## Short problem:
Repeat everything from the line holding "The build123d and" to the line holding "# Trim of the cabin's walls", inclusive, exactly. Leave out the rest.

## Data provided:

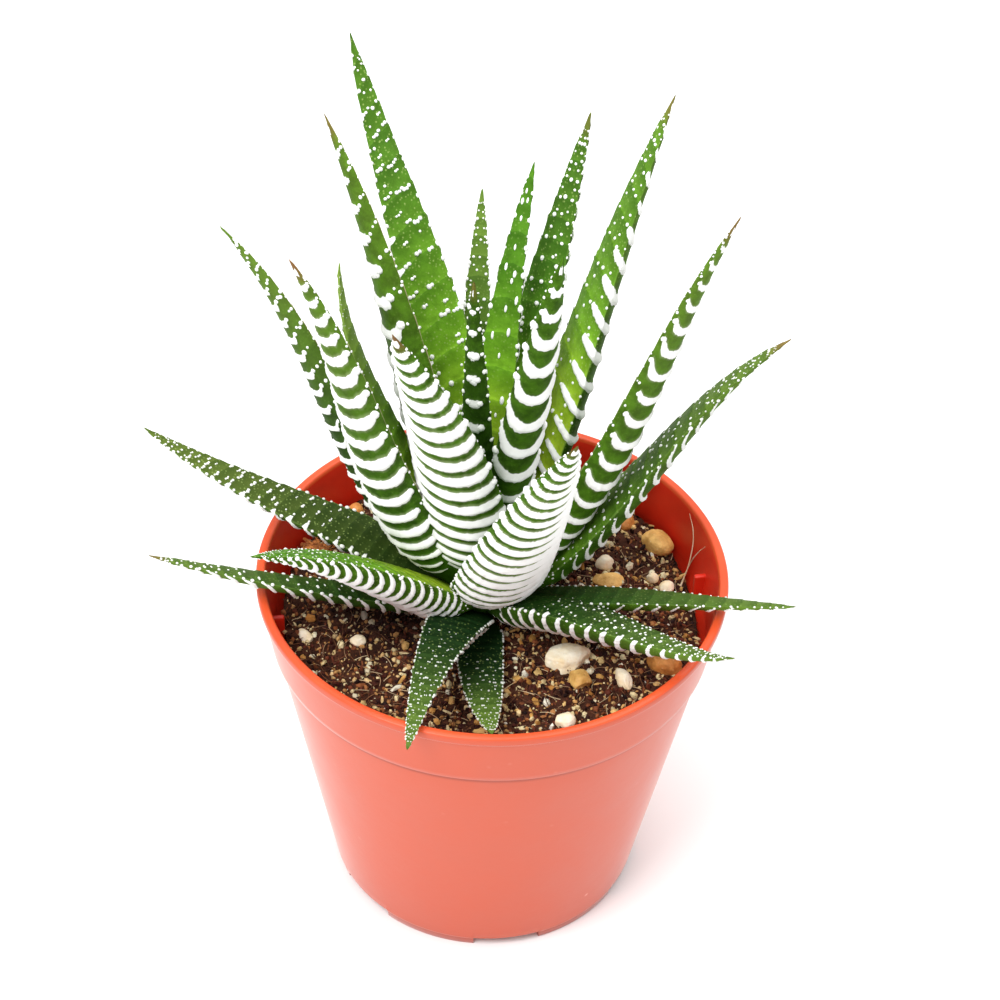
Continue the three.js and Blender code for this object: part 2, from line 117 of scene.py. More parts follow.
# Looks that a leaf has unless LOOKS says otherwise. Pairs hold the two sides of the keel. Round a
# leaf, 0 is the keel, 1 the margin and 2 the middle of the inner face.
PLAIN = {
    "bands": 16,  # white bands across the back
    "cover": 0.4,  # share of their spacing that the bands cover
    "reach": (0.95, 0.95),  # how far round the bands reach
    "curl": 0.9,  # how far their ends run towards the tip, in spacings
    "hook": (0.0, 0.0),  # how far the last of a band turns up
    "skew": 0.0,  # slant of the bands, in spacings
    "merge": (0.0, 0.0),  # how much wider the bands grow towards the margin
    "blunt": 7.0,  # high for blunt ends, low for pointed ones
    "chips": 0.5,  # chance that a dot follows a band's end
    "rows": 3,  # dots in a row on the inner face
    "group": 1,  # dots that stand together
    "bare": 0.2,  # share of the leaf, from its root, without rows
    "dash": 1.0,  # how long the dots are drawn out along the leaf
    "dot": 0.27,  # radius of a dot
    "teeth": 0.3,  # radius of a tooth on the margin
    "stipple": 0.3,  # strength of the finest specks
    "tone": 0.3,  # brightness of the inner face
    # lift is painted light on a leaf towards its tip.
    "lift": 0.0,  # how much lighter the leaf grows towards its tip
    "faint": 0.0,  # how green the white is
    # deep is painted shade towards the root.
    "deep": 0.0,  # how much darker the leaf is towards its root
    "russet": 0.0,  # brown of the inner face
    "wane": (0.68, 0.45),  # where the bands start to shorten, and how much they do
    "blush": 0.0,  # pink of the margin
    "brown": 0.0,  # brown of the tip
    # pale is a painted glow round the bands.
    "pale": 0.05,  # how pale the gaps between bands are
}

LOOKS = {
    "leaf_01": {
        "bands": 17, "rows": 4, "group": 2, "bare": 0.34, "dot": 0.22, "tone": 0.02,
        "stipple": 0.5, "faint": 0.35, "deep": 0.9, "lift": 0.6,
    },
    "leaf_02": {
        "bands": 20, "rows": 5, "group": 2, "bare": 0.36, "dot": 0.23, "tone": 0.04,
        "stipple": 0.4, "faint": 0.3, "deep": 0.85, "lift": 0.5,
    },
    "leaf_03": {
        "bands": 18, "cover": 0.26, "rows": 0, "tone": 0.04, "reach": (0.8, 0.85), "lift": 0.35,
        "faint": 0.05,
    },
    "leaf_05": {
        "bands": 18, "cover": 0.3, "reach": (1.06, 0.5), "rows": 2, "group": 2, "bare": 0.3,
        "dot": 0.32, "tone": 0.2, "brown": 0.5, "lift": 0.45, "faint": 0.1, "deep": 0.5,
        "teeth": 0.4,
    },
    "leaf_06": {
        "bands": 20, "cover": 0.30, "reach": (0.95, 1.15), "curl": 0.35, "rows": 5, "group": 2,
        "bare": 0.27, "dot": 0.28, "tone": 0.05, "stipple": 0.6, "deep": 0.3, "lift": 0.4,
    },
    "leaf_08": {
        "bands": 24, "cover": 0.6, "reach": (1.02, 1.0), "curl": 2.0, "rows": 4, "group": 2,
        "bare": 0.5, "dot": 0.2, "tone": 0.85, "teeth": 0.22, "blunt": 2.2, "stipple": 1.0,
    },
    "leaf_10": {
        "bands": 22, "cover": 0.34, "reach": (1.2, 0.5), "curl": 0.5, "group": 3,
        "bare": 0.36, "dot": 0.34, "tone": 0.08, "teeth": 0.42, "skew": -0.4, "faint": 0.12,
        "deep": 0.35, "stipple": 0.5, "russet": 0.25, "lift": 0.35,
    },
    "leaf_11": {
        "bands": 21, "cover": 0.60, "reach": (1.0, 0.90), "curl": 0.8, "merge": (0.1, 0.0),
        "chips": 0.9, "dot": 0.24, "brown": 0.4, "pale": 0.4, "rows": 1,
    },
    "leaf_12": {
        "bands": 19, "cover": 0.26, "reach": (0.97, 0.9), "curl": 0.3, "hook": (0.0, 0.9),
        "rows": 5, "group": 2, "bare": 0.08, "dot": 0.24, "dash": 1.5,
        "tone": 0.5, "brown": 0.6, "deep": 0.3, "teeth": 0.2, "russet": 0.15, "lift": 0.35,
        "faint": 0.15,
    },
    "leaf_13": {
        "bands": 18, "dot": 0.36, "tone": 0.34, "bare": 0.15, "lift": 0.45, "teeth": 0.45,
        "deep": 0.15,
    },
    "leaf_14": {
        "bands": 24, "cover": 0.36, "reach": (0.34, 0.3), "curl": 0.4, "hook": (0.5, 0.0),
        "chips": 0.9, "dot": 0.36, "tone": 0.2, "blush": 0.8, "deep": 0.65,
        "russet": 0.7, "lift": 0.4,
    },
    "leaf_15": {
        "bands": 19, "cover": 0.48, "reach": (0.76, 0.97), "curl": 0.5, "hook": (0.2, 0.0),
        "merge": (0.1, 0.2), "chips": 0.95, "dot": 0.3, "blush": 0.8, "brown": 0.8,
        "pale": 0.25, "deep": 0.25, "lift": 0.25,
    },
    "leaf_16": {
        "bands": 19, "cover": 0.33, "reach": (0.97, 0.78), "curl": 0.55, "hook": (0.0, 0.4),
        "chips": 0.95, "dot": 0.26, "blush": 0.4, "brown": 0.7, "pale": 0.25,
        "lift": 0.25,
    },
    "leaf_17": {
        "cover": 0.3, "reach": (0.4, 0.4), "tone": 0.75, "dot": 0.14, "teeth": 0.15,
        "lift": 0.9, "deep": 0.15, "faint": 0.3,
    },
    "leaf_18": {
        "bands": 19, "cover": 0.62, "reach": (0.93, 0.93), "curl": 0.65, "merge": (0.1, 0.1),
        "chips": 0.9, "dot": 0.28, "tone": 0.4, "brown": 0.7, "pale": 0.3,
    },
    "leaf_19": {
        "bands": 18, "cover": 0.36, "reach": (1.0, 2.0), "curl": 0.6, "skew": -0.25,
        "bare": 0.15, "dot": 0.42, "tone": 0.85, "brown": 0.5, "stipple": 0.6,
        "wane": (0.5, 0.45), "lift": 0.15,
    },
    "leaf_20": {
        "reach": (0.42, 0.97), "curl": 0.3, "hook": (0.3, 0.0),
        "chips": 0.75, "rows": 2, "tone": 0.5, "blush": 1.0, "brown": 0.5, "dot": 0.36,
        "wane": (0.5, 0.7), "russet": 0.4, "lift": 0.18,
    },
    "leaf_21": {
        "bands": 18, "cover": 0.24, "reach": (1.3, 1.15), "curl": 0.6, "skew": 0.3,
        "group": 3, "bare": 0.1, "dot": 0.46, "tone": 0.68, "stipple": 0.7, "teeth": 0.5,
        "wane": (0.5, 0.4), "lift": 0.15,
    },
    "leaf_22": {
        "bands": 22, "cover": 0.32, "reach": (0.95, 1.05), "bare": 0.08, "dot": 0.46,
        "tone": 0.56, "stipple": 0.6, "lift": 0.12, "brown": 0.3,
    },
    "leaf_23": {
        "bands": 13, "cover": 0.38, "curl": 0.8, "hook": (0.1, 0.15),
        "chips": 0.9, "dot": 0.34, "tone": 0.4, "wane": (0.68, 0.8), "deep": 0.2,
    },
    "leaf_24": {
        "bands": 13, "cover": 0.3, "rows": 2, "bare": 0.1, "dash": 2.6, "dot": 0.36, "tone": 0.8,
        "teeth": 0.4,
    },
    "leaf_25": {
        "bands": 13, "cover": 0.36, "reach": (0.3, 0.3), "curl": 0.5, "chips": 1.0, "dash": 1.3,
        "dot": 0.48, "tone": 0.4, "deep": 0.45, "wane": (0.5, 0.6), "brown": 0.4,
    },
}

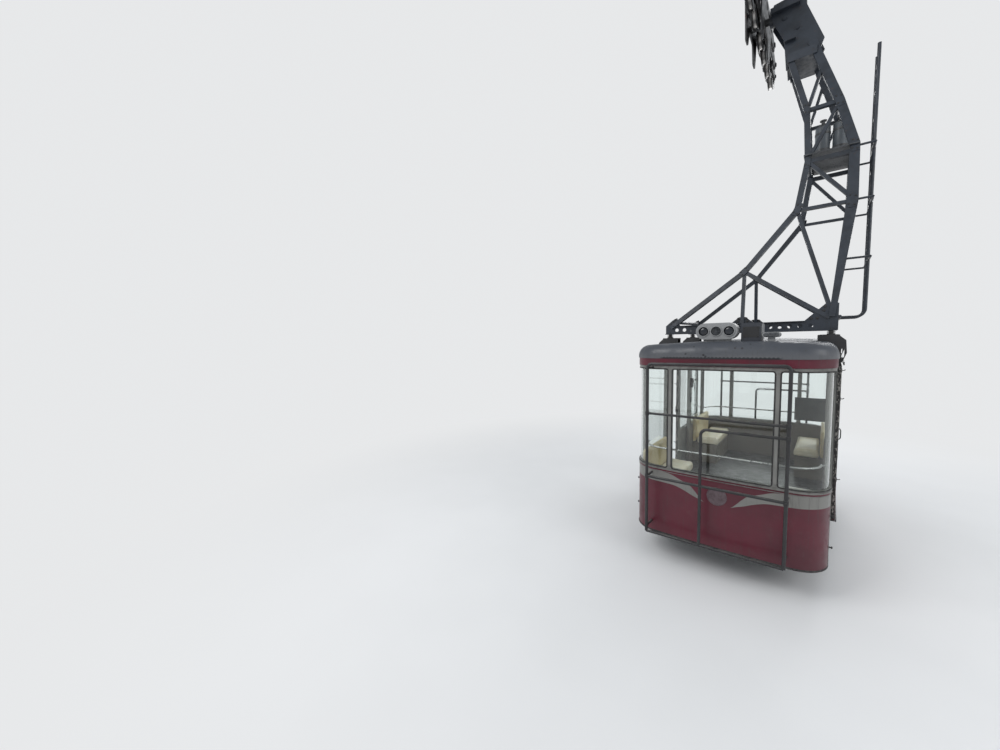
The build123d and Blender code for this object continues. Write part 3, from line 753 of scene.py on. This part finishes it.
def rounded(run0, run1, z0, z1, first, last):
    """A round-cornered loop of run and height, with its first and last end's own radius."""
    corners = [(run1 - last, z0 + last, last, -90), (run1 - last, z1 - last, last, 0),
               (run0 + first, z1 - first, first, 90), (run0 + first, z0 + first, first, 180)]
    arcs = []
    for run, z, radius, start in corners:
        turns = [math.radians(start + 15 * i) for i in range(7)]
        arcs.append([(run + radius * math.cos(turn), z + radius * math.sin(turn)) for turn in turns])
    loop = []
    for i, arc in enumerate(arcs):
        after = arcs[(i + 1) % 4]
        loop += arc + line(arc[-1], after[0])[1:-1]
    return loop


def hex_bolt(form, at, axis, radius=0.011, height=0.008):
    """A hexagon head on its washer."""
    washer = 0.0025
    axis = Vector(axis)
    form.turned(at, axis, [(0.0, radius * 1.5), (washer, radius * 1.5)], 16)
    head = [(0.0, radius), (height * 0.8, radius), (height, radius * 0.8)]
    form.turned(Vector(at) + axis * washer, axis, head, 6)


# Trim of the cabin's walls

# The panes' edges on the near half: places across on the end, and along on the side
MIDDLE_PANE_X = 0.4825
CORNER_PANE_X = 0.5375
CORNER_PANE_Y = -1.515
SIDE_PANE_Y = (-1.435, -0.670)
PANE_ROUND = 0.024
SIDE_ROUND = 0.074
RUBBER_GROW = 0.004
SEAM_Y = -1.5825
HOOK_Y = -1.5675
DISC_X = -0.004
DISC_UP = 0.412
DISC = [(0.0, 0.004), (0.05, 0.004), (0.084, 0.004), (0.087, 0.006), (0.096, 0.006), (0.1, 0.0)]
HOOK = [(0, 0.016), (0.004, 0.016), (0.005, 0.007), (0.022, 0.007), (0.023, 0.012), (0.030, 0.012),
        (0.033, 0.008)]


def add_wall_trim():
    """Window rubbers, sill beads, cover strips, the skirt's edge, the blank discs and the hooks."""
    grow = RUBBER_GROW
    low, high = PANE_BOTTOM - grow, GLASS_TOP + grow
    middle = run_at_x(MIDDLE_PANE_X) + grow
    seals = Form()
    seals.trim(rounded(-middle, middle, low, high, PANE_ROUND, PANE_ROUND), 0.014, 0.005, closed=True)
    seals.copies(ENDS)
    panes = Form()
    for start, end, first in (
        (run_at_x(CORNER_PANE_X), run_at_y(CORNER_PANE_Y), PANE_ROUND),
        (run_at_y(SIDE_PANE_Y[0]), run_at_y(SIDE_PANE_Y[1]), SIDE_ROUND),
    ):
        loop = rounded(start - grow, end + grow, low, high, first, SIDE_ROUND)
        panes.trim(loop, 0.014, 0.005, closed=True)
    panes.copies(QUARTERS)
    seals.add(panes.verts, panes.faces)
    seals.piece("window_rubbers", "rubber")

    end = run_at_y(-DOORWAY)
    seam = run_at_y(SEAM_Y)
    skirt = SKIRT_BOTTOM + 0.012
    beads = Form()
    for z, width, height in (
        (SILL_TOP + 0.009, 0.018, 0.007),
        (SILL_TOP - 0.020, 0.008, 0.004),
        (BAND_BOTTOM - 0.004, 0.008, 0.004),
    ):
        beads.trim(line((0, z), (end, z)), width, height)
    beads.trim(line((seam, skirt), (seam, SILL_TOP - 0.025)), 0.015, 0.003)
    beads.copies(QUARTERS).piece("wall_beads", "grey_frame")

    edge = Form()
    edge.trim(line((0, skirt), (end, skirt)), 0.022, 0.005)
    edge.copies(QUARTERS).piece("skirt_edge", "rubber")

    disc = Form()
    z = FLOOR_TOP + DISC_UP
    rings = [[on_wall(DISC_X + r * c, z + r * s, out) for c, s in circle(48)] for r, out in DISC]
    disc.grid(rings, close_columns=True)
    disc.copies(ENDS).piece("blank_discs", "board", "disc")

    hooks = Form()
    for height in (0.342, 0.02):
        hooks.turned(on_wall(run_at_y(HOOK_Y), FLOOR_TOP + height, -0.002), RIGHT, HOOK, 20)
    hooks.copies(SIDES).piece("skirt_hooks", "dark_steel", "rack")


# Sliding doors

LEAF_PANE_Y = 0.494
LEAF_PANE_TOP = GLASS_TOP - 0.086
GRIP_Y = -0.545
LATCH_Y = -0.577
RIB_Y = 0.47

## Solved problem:
The build123d and Blender code for this object continues. Write part 3, from line 753 of scene.py on. This part finishes it.
def rounded(run0, run1, z0, z1, first, last):
    """A round-cornered loop of run and height, with its first and last end's own radius."""
    corners = [(run1 - last, z0 + last, last, -90), (run1 - last, z1 - last, last, 0),
               (run0 + first, z1 - first, first, 90), (run0 + first, z0 + first, first, 180)]
    arcs = []
    for run, z, radius, start in corners:
        turns = [math.radians(start + 15 * i) for i in range(7)]
        arcs.append([(run + radius * math.cos(turn), z + radius * math.sin(turn)) for turn in turns])
    loop = []
    for i, arc in enumerate(arcs):
        after = arcs[(i + 1) % 4]
        loop += arc + line(arc[-1], after[0])[1:-1]
    return loop


def hex_bolt(form, at, axis, radius=0.011, height=0.008):
    """A hexagon head on its washer."""
    washer = 0.0025
    axis = Vector(axis)
    form.turned(at, axis, [(0.0, radius * 1.5), (washer, radius * 1.5)], 16)
    head = [(0.0, radius), (height * 0.8, radius), (height, radius * 0.8)]
    form.turned(Vector(at) + axis * washer, axis, head, 6)


# Trim of the cabin's walls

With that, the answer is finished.